Wednesday, November 28, 2012

ICSB: Proverbs, Ecclesiastes, and Song of Solomon

Thanks to an anonymous comment yesterday, it appears that the next volume in the Ignatius Catholic Study Bible that will be released is ICSB: Proverbs, Ecclesiastes, and Song of Solomon.  The release date is set for March 31, 2013.  If this is true, I wonder if this is an indication that Ignatius will just be releasing selected volumes from the OT over the next few years, leading up to the complete ICSB in 2014 or 2015?

Tuesday, November 27, 2012

The Pope Hates Christmas

The Pope hates Christmas is a fine article from the GetReligion blog about some of the news going around about Pope Benedict's most recent book on the Infancy Narratives.  Equally as ridiculous to some of the news reports on this book is the following headline from a CNN article on this same book: "Pope's Book on Jesus Debunks Christmas Myths"  Right....

Pope Benedict's newest book Jesus of Nazareth: the Infancy Narrative is a wonderful, though short, treatment on Matthew 1-2 and Luke 1-2.  I picked up a copy this past Friday and read it over the weekend.  I hope to provide some of my thoughts in the coming days.  However, take the time to get this book yourself, either in hardcover or via E-book.  It really is a perfect book for Advent.

Monday, November 26, 2012

More Cyber Monday Deals: Saint John's Bible

Finish your set! Start a new set! Give one as a gift! Give both as a gift!

Use Promo Code: SJBOGO

Go to the Saint John's Bible website to purchase.

Cyber Monday Sale: Little Rock Catholic Study Bible

Little Rock is offering a 50% off sale on their hardcover and paperback editions of the Little Rock Catholic Study Bible today only!

Hardcover Price: $49.95, Sale Price: $24.98
Paperback Price, $39.95, Sale Price: $19.98
Enter promo code: LRSB50

Friday, November 23, 2012

Sunday Knox: Christ the King Edition (Daniel 7:13-14)

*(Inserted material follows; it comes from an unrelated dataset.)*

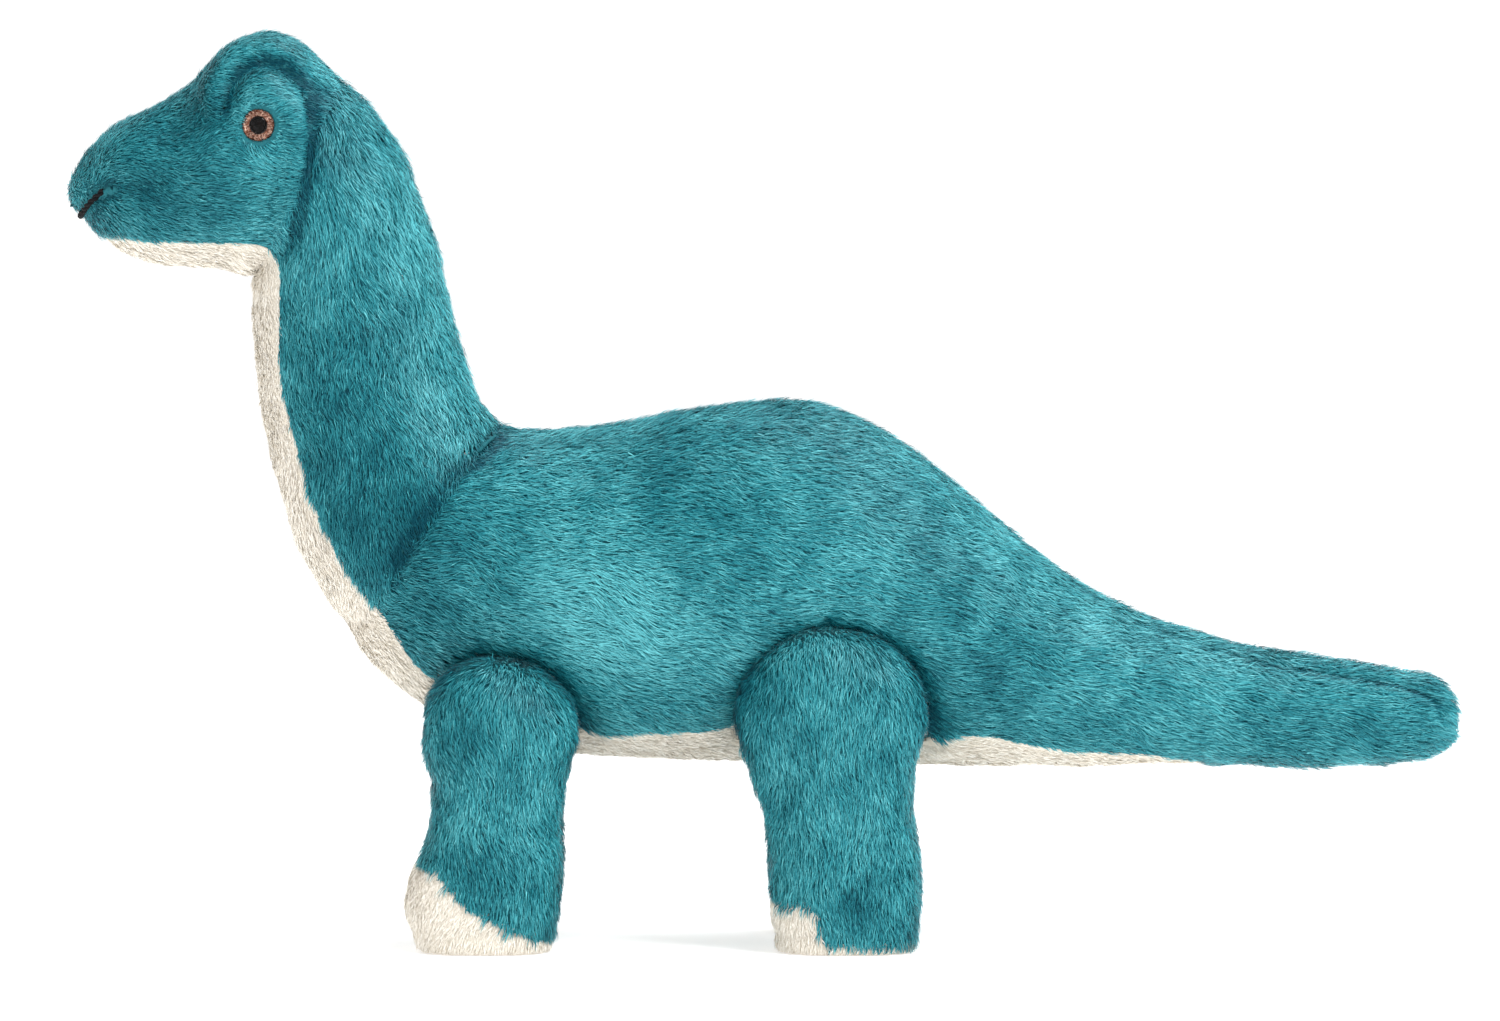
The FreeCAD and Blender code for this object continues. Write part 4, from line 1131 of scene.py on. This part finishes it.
def glitter_material():
    """Copper glitter set in resin: fine flakes of their own colour and tilt, with painted shade towards the
    outer rim, where the lens's edge lies in shadow, and dark next to the pupil.
    """
    material, shader = principled("copper_glitter", (0.5, 0.2, 0.09), 0.35, Metallic=0.6)
    tree = material.node_tree
    nodes, link = tree.nodes, tree.links.new
    where = nodes.new("ShaderNodeTexCoord")
    flakes = nodes.new("ShaderNodeTexVoronoi")
    set_inputs(flakes, Scale=2600.0)
    link(where.outputs["Object"], flakes.inputs["Vector"])
    value = nodes.new("ShaderNodeSeparateColor")
    link(flakes.outputs["Color"], value.inputs["Color"])
    ramp = nodes.new("ShaderNodeValToRGB")
    stops = ramp.color_ramp.elements
    stops[0].position, stops[0].color = 0.0, (0.04, 0.01, 0.006, 1)
    stops[1].position, stops[1].color = 1.0, (1.0, 0.68, 0.52, 1)
    middle = stops.new(0.5)
    middle.color = (0.42, 0.15, 0.09, 1)
    link(value.outputs["Red"], ramp.inputs["Fac"])
    flat = nodes.new("ShaderNodeVectorMath")
    flat.operation = "MULTIPLY"
    flat.inputs[1].default_value = (1, 0, 1)
    link(where.outputs["Object"], flat.inputs[0])
    away = nodes.new("ShaderNodeVectorMath")
    away.operation = "DISTANCE"
    away.inputs[1].default_value = (EYE[0] * MM, 0, EYE[1] * MM)
    link(flat.outputs["Vector"], away.inputs[0])
    reach = nodes.new("ShaderNodeMapRange")
    set_inputs(reach, From_Max=0.006)
    link(away.outputs["Value"], reach.inputs["Value"])
    # Painted shade: the flakes darken from about 4.8 mm out from the eye's axis to the rim, where the lens's
    # edge lies in shadow; they are also dark within about 3 mm, next to the pupil.
    painted_shade_rim = nodes.new("ShaderNodeValToRGB")
    dark, bright = painted_shade_rim.color_ramp.elements
    dark.position, dark.color = 0.5, (0.01, 0.01, 0.01, 1)
    bright.position, bright.color = 0.56, (1, 1, 1, 1)
    painted_shade_rim.color_ramp.elements.new(0.8).color = (1, 1, 1, 1)
    painted_shade_rim.color_ramp.elements.new(0.91).color = (0.04, 0.04, 0.04, 1)
    link(reach.outputs["Result"], painted_shade_rim.inputs["Fac"])
    shaded = nodes.new("ShaderNodeVectorMath")
    shaded.operation = "SCALE"
    link(ramp.outputs["Color"], shaded.inputs[0])
    link(painted_shade_rim.outputs["Color"], shaded.inputs["Scale"])
    link(shaded.outputs["Vector"], shader.inputs["Base Color"])
    relief = nodes.new("ShaderNodeBump")
    set_inputs(relief, Strength=0.6, Distance=0.0002)
    link(value.outputs["Green"], relief.inputs["Height"])
    link(relief.outputs["Normal"], shader.inputs["Normal"])
    return material


def moulded(name, colour, roughness, grain):
    """Injection-moulded plastic with a faint grain."""
    material, shader = principled(name, colour, roughness)
    nodes, link = material.node_tree.nodes, material.node_tree.links.new
    where = nodes.new("ShaderNodeTexCoord")
    noise = nodes.new("ShaderNodeTexNoise")
    set_inputs(noise, Scale=1500.0, Detail=3.0)
    link(where.outputs["Object"], noise.inputs["Vector"])
    relief = nodes.new("ShaderNodeBump")
    set_inputs(relief, Strength=grain, Distance=0.00005)
    link(noise.outputs["Fac"], relief.inputs["Height"])
    link(relief.outputs["Normal"], shader.inputs["Normal"])
    return material


def dress_nodes():
    """The eyes: their black parts are made anew, and lens, glitter and washer get their materials."""
    lens, _ = principled("clear_lens", (0.01, 0.006, 0.005), 0.03, Alpha=0.09, Specular_IOR_Level=0.5,
                         IOR=1.55)
    black = moulded("black_plastic", (0.002, 0.002, 0.002), 0.25, 0.1)
    set_inputs(black.node_tree.nodes["Principled BSDF"], Specular_IOR_Level=0.08)
    for side_name in ("left", "right"):
        make_eye(side_name, black)
    finishes = {
        "eye_lens": lens,
        "eye_glitter": glitter_material(),
        "eye_washer": moulded("white_plastic", (0.8, 0.8, 0.78), 0.4, 0.3),
    }
    for name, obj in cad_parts.items():
        finish = finishes.get(name.rsplit("_", 1)[0])
        if finish is None:
            continue
        for slot in obj.material_slots:
            slot.material = finish


dress_nodes()

# ---------------------------------------------------------------- floor, light and camera


def make_stage():
    """A plain pale floor, far wider than the view, and an even white sky."""
    floor = bmesh.new()
    bmesh.ops.create_grid(floor, x_segments=1, y_segments=1, size=45.0)
    mesh = bpy.data.meshes.new("floor")
    floor.to_mesh(mesh)
    floor.free()
    obj = bpy.data.objects.new("floor", mesh)
    scene.collection.objects.link(obj)
    material, _ = principled("floor_white", (0.9, 0.9, 0.9), 0.9, Specular_IOR_Level=0.0,
                             Emission_Strength=0.45, Emission_Color=(1, 1, 1, 1))
    mesh.materials.append(material)
    world = bpy.data.worlds.new("studio")
    scene.world = world
    world.use_nodes = True
    world.node_tree.nodes["Background"].inputs["Color"].default_value = (1, 1, 1, 1)
    world.node_tree.nodes["Background"].inputs["Strength"].default_value = 0.75


def add_light(name, at, size, power):
    """A square soft light turned to the middle of the toy."""
    light = bpy.data.lights.new(name, "AREA")
    light.shape, light.size, light.energy = "SQUARE", size, power
    obj = bpy.data.objects.new(name, light)
    obj.location = at
    obj.rotation_euler = (Vector((0, 0, 0.14)) - Vector(at)).to_track_quat("-Z", "Y").to_euler()
    scene.collection.objects.link(obj)


def make_camera():
    """A long lens from the toy's left, a little above it. width is how much of the toy's plane it sees."""
    lens, sensor, width = 300.0, 36.0, 0.5175
    distance = width * lens / sensor
    elevation = math.radians(3.0)
    target = Vector((-0.0045, 0, 0.149))
    camera = bpy.data.cameras.new("camera")
    camera.lens = lens
    camera.clip_end = 120
    obj = bpy.data.objects.new("camera", camera)
    obj.location = target + Vector((0, -math.cos(elevation), math.sin(elevation))) * distance
    obj.rotation_euler = (target - obj.location).to_track_quat("-Z", "Y").to_euler()
    scene.collection.objects.link(obj)
    scene.camera = obj


make_stage()
add_light("key", (0.9, -1.0, 1.5), 0.8, 28)
add_light("top", (0.2, 0.3, 1.8), 1.1, 20)
add_light("fill", (-1.3, -1.3, 0.6), 1.2, 4)
make_camera()
scene.view_settings.view_transform = "Standard"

"Then I saw in my dream, how one came riding on the clouds of heaven, that was yet a son of man; came to where the Judge sat, crowned with age, and was ushered into his presence. With that, power was given him, and glory, and sovereignty; obey him all must, men of every race and tribe and tongue; such a reign as his lasts for ever, such power as his the ages cannot diminish." - Knox Bible

"As the visions during the night continued, I saw one like a Son of man coming, on the clouds of heaven; when he reached the Ancient One and was presented before him, the one like a Son of man received dominion, glory, and kingship; all peoples, nations, and languages serve him. His dominion is an everlasting dominion that shall not be taken away, his kingship shall not be destroyed." -NAB

"As the visions during the night continued, I saw coming with the clouds of heaven One like a son of man. When he reached the Ancient of Days and was presented before him, He received dominion, splendor, and kingship; all nations, peoples and tongues will serve him. His dominion is an everlasting dominion that shall not pass away, his kingship, one that shall not be destroyed." -NABRE

Tuesday, November 20, 2012

Review: Saints Devotional Bible NABRE

 Our Sunday Visitor recently published a new edition of the Saints Devotional Bible, this time with the NABRE text.  At this time, it is only available in a paperback edition, although like some of their Bibles in the past that came out in paperback first, like the Catholic Answer Bible, other editions soon followed.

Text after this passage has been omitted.